Ivy-Covered Court

By Richard Cohen
Tuesday, November 15, 2005; A21
 

William F. Buckley, a founder of contemporary conservatism, once said he "would rather live in a society governed by the first 2,000 names in the Boston phone directory than in one governed by the 2,000 members of the Harvard faculty." Since he said that, conservatism has gone from a fringe movement to the dominant ideology of American political life. It now controls two branches of the federal government and is about to add the third -- the Supreme Court. Alas for Buckley, Harvard still rules.

With the retirement of Sandra Day O'Connor (Stanford and Stanford Law), the Supreme Court will have six justices, including the new chief, John Roberts, who have attended Harvard College or Harvard Law School. If Yale and Princeton are thrown in for good measure -- along with Harvard, the favorite schools of the old East Coast Protestant establishment -- then the figure goes to eight out of nine, assuming Samuel Alito Jr. is confirmed. John Paul Stevens, he of the University of Chicago and Northwestern School of Law, will be the last non-Ivy League holdout.

You might think that the lock the Ivy League has on the Supreme Court is long-standing. Not so. This is a rather new phenomenon and is a direct result of the movement in these schools to admit students on the basis of merit -- however that is defined. At one time merit was defined as the possession of certain leadership qualities that matched those of the old WASP elite and were largely designed, in the words of Harvard's early 20th-century president, A. Lawrence Lowell, to "prevent a dangerous increase in the proportion of Jews." Harvard lost that battle -- but won the war.

The Lowell quote is from Jerome Karabel's fascinating new book, "The Chosen." It details the efforts made by the Ivies -- in particular Harvard, Yale and Princeton -- to keep out Jews. The admissions department, with its demands for interviews and references, questions about your mother's maiden name (now we know why) and other attempts to filter out the undesirable Hebrews, was originally introduced to avoid the sort of school Yale was becoming in 1929 when its admissions chairman, Robert Corwin, likened the list of newly admitted students to "a recent roll call at the Wailing Wall." Yalies always could frame a quote.

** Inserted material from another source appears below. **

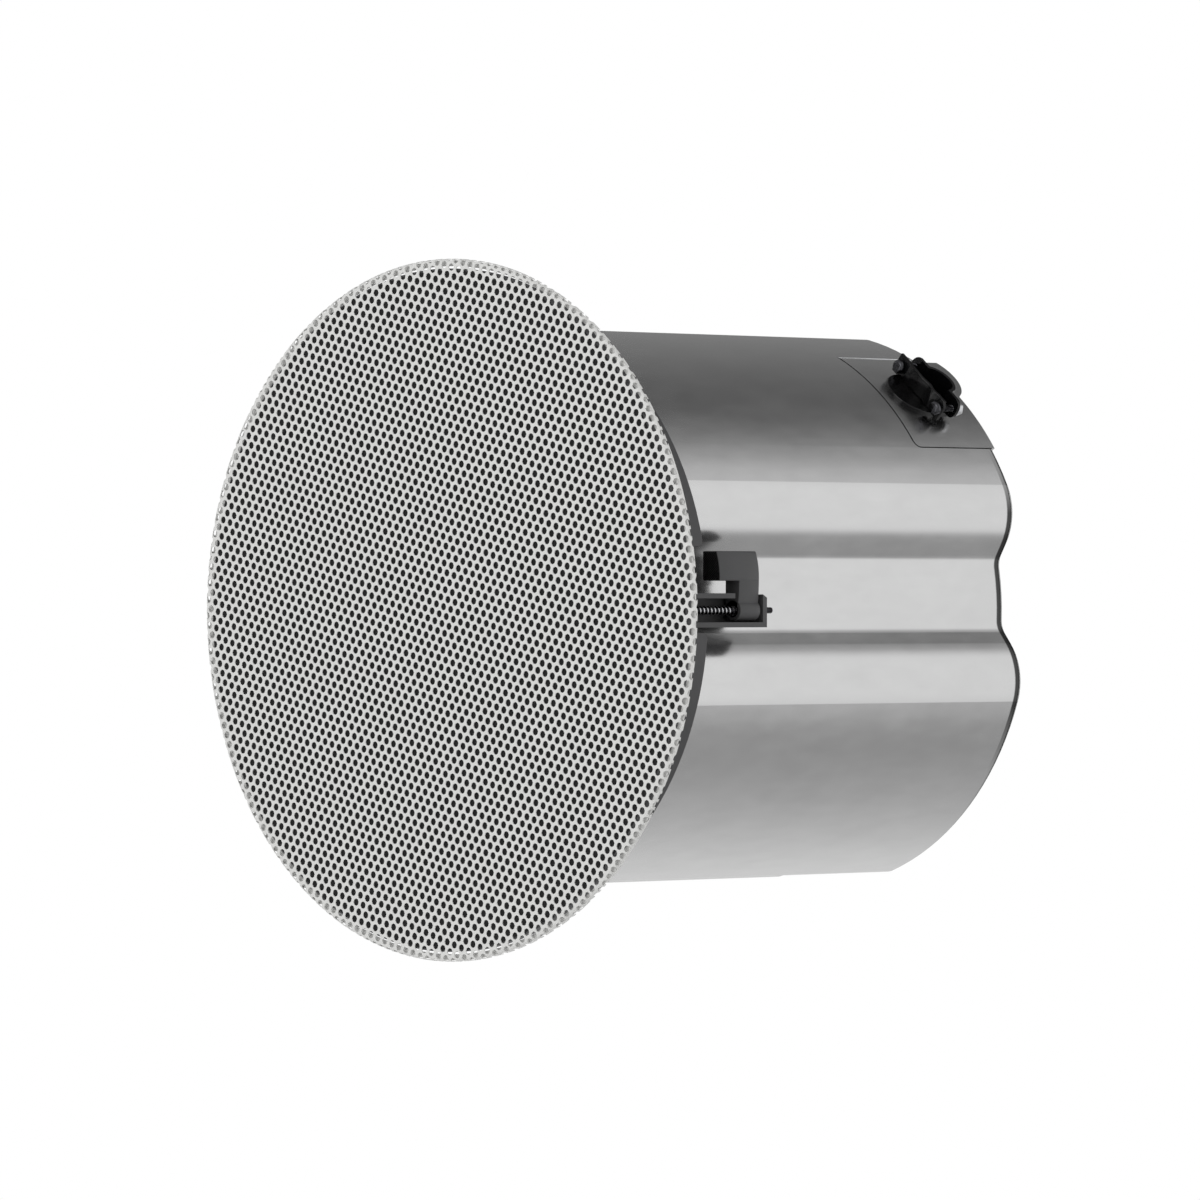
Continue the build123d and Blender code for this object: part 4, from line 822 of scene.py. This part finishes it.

The paradox is that the dismantling of the old-boy network and the introduction of merit has produced a greater concentration of power in the Ivy League. This is particularly the case in law, where Ivies are disproportionally represented on the elite law firms, law school faculties and, most important, the Supreme Court.

Karabel, whose book contains 116 pages of notes, astoundingly has data in his computer that he did not include in the book. Among those he fetched out for me is the fact that of the 53 justices who served on the Supreme Court in the 20th century, only 11 went to Harvard Law (the current court already has five), four went to Yale (two on the current court) and four to Columbia (one at the moment). The rest went all over the place -- including to no law school at all. For instance, Robert Jackson -- U.S. attorney general, chief prosecutor at the Nuremberg war crimes trials and an FDR appointee to the Supreme Court -- went to no college and attended the Albany School of Law. He will, you can be assured, be the last to have done so.

With the recent nomination of Alito, much was made of the fact that if he is confirmed, Roman Catholics will make up a majority of the court. What this means no one can quite say, since Antonin Scalia and Anthony Kennedy are both Catholics but hardly see eye to eye on constitutional matters. The same could be said about the way the Ivies, particularly Harvard, dominate the court. What does it mean?

Well, at a minimum, it means that the court's membership is not as variegated as it once was. Sure, Clarence Thomas (Yale) and Scalia (Harvard) hardly come from the old WASP establishment, but in some immeasurable sense they were formed or affected by Ivy League institutions. Gone, for one thing, are politicians like Earl Warren (Berkeley) or civil rights lawyers such as Thurgood Marshall (Howard), whose life experiences informed their decisions.

What we now have is an intellectual elite, smart as hell, no doubt, but a bit short on political or even executive experience. It governs -- once from the left, soon from the right but more and more from the same place: the banks of the Charles.